Below, we're looking at the right side of the mansion. County archaeologists tuckpointed the bricks in the basement walls and filled in the basement to preserve it. They swept all the rubble from the fire into the basement and then covered it with the stones you see here.
Below, we're standing in front of the right side of the mansion, looking at the left-side wall. Just to the left of the chimney you can see a set of stairs leading down to the basement.
The chimney below is the tallest remnant of the mansion.
There are two cabins on the property, in poor repair (below); they're relatively close to the mansion. According to oral history, they were slave cabins. (Mount Air was a tobacco plantation, and before the Civil War, the owners had approx. 50 slaves there.) The second photo below shows the slate roof tiles.
Below is the corn crib. You can't tell here, but it's on stilts.
Much of the property is wooded. On the edge of the woods, we found a blanket of snow drops.

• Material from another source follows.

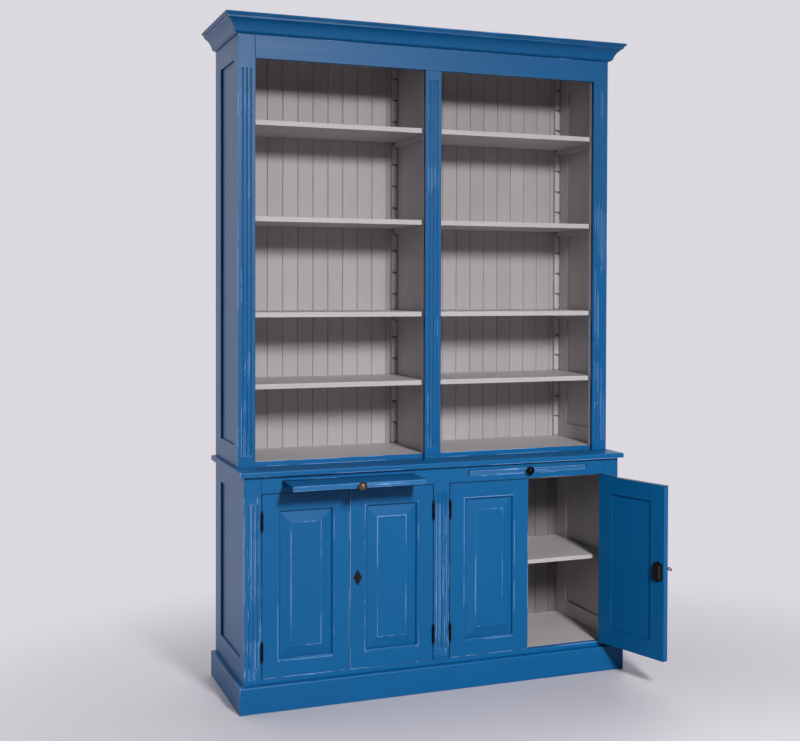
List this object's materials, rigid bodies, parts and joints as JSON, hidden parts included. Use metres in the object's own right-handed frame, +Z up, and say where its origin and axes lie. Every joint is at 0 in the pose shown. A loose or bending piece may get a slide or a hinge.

Parts of the original formal gardens remain. This is from the boxwood alley.
Behind the greenhouse (also in poor condition), I saw this old gas can, with "Transportation" stenciled on the side. It was a spooky thing to see, since the mansion had burned to the ground. The cause of the fire is unknown, and not likely to be related to this gas can--the surveyors and preservationists would surely have noticed the can--but it's eerie nonetheless.
Preservationists think there were several additional buildings they haven't yet found. Here's a stone step, or lintel, or something, that's not on the map.
And here's another remnant of a structure; this one is very near the left rear corner of the mansion ruins. This was the well house for the original well, which was in use until the 1960s. It drew on water from streams that ran under the plantation land.
Below is the barn (right side). It was designed in Greek Revival style, to match the mansion.
The caretaker's cottage (below) was a 20th-century addition. The preservationists recommend that it be torn down because it's not "historically significant."
Near the mansion is a native Virginia meadow. While the Army Corps of Engineers was building nearby Camp Humphreys, they camped in this meadow. Another interesting detail: somewhere in this meadow are the graves of the several members of the McCarty family, the original owners of Mount Air. It's said that a later owner found it depressing to look at the graves (in view of the verandah of the mansion), so the headstones--but not the bodies--were relocated to Cedar Grove, a family property elsewhere.
We left Mount Air at sunset and promised ourselves we'd return in the spring, when the remnants of the formal gardens would be in bloom.